I appreciated Laura's example of the Tartar-Greek Russian man, though I would not put it the same way as she does, namely that in the U.S. state=nation. In fact, it is the opposite, I believe that we are more similar to France in that we distinctly separate state (citizenship, passport, taxes, suffrage) and nation (in the sense of "naître," being born into something that you didn't choose, like a linguistic, racial, ethnic and religious culture). In France, to say that "I am a Briton" means that my family makes great galettes and we are silent, stubborn and hard-working; it does not mean we are not French citizens. In the same way, it is perfectly common for Americans to affirm that "I am black," "I am Hispanic," "I am Catholic," none of which has anything to do with one's citizenship.

I don't think I am being particularly "patriotic" by saying that this is a unique country where traditional modalities of defining one's social identity - ethnicity, language and religious practices - seem to be combed out of the hair of state citizenship.

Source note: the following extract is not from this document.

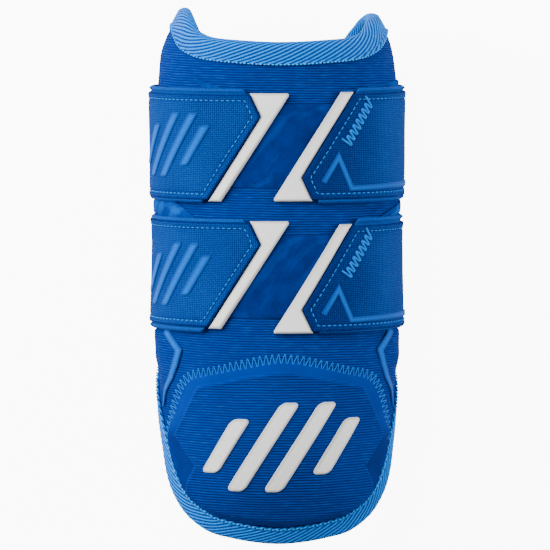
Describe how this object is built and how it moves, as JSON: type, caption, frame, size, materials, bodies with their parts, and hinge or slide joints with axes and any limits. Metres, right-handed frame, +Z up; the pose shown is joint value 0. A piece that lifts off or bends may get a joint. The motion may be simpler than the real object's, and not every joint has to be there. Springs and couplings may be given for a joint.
{
  "type": "elbow guard",
  "caption": "Padded batter's elbow guard: a half tube for the arm with a domed elbow cap, a ribbed edge tape and wide elastic straps that close behind the arm.",
  "frame": {"origin": "on the table, under the middle of the guard's box", "axes": "+Y along the arm towards the upper cuff, +Z up through the front of the guard as it lies on its back, +X to the right seen from the front"},
  "size_m": [0.12, 0.2466, 0.0955],
  "materials": {
    "shell_knit": "ribbed royal blue polyester knit over foam",
    "lining_fabric": "smooth dark blue wicking fabric over foam",
    "tape_twill": "light blue ribbed edge tape with a slight sheen",
    "cap_knit": "ribbed royal blue knit moulded over a stiff plate",
    "loop_pile": "brushed matte loop fabric",
    "elastic": "woven blue elastic",
    "tab_fabric": "fine woven blue face of the strap ends",
    "tip_rubber": "matte white moulded rubber",
    "white_rubber": "matte white raised rubber",
    "light_film": "light blue raised film with a satin finish"
  },
  "bodies": {
    "root": {"shell": "shell_knit", "lining": "lining_fabric", "edge_tape": "tape_twill", "elbow_cap": "cap_knit", "left_loop_panel": "loop_pile", "right_loop_panel": "loop_pile", "upper_front_panel": "loop_pile", "lower_front_panel": "loop_pile", "upper_strap": "elastic", "lower_strap": "elastic", "upper_left_tab": "tab_fabric", "upper_right_tab": "tab_fabric", "lower_left_tab": "tab_fabric", "lower_right_tab": "tab_fabric", "upper_left_tip": "tip_rubber", "upper_right_tip": "tip_rubber", "lower_left_tip": "tip_rubber", "lower_right_tip": "tip_rubber", "left_side_line": "light_film", "right_side_line": "light_film", "upper_tab_line": "light_film", "lower_tab_line": "light_film", "upper_tab_bar_1": "light_film", "upper_tab_bar_2": "light_film", "upper_tab_bar_3": "light_film", "upper_tab_bar_4": "light_film", "lower_tab_bar_1": "light_film", "lower_tab_bar_2": "light_film", "lower_tab_bar_3": "light_film", "lower_tab_bar_4": "light_film", "cap_bar_1": "white_rubber", "cap_bar_2": "white_rubber", "cap_bar_3": "white_rubber", "cap_bar_4": "white_rubber"}
  },
  "joints": []
}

The disadvantage of this is clear: I think that when Laura says that as Americans we don't know what it means to live in a pluralistic society, she's largely referring to the fact that our family's languages, religious practices and cuisines will slowly become diluted. After five generations, there might be few differences between a Jewish-American and a Korean-American: they all cook spaghetti and do barbecue. This makes for a boring culture, yes. At the same time, I am not unhappy have gone to high school in Covina, California, where my classmates Akash (Muslim Indian) and Sheetal (Hindu Indian) debated their religions as means of flirtation, because a difference that led to bloodshed in the country of their parents is now a matter of conversation.